### WORK REQUIRED:
Pull every "scene" line out of the data below.

### DATASET EXCERPT:
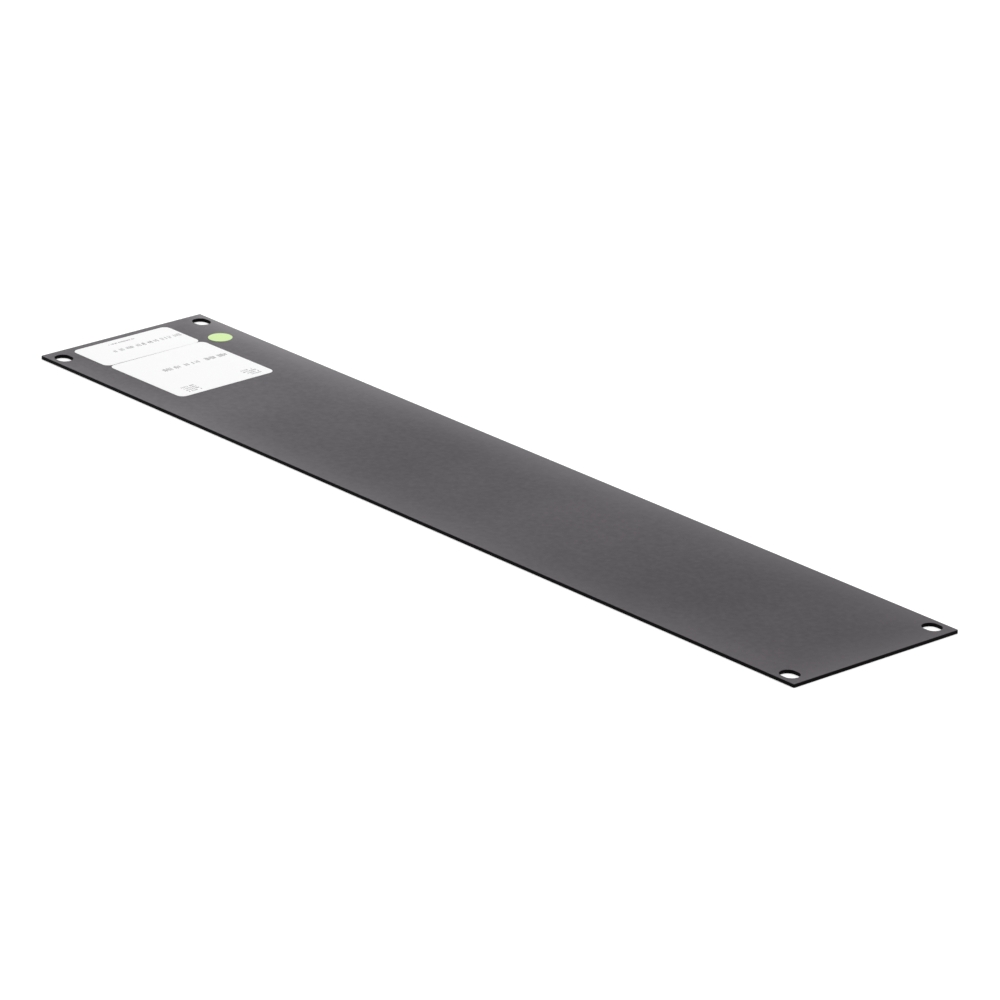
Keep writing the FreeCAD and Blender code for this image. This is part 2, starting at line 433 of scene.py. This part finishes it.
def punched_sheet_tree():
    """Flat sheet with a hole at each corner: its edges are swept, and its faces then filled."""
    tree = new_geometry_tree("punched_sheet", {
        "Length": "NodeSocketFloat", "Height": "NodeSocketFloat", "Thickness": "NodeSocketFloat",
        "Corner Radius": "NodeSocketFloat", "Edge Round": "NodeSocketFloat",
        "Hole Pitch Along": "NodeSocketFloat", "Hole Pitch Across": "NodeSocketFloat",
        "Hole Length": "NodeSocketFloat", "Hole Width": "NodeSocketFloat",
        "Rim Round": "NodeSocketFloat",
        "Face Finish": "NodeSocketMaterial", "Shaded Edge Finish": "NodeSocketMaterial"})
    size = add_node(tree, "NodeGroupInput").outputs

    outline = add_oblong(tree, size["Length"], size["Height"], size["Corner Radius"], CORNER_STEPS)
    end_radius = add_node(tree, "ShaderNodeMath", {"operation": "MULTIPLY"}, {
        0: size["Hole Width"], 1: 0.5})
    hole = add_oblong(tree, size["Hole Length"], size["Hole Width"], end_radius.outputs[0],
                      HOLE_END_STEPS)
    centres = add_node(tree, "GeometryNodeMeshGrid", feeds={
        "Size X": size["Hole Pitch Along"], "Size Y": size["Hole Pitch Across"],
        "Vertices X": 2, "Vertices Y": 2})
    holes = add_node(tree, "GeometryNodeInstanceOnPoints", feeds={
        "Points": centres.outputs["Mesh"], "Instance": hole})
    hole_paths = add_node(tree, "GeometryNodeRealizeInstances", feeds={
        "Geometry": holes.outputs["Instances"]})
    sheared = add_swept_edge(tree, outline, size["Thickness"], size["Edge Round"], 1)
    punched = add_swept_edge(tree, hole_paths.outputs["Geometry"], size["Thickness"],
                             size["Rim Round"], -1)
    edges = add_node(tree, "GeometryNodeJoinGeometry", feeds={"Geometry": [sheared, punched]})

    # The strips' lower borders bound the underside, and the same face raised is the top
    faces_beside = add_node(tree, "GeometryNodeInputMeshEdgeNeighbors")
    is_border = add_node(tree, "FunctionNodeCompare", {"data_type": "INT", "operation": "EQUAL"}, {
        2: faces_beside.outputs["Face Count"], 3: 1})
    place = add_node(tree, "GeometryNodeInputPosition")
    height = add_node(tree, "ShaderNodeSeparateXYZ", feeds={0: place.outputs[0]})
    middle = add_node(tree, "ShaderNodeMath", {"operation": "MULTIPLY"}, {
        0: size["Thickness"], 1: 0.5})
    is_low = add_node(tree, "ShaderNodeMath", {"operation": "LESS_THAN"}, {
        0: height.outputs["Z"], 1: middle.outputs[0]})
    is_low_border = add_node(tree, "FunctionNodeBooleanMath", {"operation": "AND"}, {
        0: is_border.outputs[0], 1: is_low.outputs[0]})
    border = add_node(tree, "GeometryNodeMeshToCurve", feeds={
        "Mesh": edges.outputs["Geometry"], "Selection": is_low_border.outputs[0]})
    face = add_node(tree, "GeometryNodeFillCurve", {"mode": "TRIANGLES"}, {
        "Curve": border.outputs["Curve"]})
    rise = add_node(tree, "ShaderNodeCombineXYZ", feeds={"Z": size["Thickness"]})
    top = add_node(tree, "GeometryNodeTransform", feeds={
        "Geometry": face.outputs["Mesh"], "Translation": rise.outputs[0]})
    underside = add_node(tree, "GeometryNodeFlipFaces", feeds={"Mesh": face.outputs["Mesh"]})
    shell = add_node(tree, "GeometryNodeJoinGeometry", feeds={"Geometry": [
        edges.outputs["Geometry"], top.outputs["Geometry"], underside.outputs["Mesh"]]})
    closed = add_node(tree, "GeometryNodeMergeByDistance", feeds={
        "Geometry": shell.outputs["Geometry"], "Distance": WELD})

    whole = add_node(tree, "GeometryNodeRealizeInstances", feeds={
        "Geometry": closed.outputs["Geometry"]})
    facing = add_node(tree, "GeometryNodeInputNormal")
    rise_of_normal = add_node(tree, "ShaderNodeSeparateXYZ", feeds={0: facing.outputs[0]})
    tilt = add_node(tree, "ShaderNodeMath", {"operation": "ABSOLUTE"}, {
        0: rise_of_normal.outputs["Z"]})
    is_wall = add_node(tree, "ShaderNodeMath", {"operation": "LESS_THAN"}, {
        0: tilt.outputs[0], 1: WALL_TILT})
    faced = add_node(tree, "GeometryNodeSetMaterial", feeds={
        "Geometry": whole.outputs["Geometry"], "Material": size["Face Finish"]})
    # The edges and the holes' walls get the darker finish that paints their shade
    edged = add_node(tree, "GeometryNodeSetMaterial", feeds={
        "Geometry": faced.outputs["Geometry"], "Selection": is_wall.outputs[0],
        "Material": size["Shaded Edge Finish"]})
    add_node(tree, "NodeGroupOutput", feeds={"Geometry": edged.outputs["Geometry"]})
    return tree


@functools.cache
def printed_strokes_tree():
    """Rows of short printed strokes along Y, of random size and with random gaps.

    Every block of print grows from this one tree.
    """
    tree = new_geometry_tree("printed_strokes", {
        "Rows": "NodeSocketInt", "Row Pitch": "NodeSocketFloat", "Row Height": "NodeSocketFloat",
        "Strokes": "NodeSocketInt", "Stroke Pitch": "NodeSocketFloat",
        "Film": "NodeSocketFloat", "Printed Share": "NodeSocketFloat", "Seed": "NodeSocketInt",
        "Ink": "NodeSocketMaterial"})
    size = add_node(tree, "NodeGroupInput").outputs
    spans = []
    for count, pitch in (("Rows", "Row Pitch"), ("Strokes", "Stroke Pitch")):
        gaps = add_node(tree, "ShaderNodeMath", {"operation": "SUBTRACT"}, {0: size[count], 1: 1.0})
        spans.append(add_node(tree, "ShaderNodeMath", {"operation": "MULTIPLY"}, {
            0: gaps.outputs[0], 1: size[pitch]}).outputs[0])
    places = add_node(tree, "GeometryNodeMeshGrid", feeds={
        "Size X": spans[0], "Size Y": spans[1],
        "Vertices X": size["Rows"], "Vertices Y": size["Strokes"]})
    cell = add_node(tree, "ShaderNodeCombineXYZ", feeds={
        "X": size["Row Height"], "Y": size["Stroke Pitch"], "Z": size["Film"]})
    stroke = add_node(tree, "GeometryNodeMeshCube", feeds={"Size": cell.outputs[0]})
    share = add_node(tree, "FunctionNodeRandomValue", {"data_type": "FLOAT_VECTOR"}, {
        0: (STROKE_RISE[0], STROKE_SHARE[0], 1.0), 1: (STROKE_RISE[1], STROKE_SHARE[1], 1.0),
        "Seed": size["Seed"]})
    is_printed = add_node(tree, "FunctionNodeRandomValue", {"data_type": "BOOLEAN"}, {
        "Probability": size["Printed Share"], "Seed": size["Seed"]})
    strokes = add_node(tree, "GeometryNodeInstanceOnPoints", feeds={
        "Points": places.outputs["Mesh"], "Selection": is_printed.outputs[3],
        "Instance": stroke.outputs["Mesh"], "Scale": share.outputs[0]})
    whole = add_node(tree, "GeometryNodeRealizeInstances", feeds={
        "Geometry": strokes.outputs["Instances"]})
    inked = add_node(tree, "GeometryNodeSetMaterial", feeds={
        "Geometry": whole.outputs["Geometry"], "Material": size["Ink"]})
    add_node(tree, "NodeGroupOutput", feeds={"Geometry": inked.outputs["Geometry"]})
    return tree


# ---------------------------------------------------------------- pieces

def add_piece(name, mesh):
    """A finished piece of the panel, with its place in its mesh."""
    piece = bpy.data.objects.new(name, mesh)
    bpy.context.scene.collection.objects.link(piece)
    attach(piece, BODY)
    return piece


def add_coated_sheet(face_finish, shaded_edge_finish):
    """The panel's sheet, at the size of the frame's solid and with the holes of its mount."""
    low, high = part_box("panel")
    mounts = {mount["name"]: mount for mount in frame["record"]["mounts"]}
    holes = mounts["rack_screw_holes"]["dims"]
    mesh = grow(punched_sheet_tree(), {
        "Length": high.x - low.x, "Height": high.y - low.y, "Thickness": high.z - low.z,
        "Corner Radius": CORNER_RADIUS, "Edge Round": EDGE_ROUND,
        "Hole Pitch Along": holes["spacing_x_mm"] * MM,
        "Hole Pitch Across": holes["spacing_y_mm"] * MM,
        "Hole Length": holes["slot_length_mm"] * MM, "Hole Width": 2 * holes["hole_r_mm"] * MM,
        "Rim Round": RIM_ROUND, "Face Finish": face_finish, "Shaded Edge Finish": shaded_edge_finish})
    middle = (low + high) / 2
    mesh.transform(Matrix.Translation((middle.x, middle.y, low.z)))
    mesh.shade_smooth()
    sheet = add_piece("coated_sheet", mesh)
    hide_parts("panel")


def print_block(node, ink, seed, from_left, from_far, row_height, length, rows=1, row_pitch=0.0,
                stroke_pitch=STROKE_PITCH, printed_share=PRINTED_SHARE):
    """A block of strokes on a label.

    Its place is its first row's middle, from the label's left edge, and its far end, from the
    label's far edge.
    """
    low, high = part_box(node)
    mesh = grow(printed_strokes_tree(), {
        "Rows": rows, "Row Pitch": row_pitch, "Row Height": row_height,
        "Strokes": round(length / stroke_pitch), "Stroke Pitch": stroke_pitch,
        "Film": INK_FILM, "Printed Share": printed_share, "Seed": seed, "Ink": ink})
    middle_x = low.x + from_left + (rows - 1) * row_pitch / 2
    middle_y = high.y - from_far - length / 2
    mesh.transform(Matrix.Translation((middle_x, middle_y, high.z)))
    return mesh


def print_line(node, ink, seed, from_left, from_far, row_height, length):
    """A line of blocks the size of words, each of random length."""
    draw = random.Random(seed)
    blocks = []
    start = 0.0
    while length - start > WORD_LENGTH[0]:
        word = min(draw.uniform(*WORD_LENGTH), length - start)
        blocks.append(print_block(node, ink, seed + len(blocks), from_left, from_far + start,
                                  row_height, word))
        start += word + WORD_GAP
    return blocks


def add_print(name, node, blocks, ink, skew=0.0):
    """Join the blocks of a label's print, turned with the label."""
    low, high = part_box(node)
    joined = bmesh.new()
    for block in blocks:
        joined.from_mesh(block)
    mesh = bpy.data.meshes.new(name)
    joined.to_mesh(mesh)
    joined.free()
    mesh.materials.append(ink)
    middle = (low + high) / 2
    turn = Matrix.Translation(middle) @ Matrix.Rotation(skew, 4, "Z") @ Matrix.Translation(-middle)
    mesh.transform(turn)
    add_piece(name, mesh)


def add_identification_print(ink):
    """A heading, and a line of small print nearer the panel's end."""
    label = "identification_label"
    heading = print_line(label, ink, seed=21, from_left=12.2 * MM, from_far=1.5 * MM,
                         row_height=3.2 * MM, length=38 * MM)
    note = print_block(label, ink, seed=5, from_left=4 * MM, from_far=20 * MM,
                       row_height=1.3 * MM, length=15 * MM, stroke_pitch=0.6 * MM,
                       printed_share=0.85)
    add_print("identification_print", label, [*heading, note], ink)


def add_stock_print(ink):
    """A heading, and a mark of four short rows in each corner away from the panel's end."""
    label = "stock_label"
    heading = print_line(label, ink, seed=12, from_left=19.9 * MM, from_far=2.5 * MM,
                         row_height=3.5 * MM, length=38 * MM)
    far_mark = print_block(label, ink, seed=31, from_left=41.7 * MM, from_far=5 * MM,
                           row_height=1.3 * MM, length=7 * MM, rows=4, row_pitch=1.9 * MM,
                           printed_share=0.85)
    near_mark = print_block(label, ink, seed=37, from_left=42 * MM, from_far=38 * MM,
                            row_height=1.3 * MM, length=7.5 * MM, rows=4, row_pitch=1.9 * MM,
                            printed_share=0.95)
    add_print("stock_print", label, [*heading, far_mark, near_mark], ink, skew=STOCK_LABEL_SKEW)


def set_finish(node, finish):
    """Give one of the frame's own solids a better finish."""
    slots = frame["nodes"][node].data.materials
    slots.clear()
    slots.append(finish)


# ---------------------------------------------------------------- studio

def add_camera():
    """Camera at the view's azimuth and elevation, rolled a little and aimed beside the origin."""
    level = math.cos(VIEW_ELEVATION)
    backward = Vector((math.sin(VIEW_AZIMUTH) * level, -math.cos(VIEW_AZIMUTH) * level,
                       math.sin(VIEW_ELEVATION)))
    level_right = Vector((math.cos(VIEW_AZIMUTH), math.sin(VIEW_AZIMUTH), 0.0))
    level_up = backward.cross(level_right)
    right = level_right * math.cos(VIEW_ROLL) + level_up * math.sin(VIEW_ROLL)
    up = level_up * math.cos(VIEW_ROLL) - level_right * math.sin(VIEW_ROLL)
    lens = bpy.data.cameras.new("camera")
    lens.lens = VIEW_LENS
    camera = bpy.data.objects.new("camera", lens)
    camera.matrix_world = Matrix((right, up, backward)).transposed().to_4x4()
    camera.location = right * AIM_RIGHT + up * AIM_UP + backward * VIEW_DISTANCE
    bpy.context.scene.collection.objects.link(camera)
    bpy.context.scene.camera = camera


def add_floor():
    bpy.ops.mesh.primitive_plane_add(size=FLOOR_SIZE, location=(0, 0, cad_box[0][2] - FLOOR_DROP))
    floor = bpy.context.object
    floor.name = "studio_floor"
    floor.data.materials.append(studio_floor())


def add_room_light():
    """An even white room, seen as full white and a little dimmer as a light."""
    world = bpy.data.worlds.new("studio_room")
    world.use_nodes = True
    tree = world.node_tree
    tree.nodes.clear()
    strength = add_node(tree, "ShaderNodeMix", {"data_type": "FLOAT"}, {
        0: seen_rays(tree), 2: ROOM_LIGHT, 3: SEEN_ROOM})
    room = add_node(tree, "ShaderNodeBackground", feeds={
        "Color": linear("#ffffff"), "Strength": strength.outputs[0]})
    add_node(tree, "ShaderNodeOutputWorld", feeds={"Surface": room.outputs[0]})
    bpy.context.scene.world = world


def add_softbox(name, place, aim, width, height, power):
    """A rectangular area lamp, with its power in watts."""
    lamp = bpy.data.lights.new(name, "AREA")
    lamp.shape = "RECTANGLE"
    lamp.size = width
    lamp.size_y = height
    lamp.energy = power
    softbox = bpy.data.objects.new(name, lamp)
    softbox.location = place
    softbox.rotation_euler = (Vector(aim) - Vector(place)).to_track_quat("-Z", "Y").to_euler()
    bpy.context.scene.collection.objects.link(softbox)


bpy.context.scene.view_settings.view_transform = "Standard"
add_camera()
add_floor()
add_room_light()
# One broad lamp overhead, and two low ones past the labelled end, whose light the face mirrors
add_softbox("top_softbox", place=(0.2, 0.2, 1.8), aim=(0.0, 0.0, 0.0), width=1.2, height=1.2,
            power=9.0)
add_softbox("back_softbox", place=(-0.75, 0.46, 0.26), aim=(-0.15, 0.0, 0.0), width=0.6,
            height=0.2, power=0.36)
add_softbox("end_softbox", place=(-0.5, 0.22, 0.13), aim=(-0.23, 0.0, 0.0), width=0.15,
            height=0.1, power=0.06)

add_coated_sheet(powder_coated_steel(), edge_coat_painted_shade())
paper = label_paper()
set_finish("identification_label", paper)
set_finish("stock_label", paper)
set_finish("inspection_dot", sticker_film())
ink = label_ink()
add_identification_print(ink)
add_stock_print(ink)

### RESPONSE:
Keep writing the FreeCAD and Blender code for this image. This is part 2, starting at line 433 of scene.py. This part finishes it.
    bpy.context.scene.collection.objects.link(piece)
    bpy.context.scene.collection.objects.link(camera)
    bpy.context.scene.camera = camera
    bpy.context.scene.world = world
    bpy.context.scene.collection.objects.link(softbox)
bpy.context.scene.view_settings.view_transform = "Standard"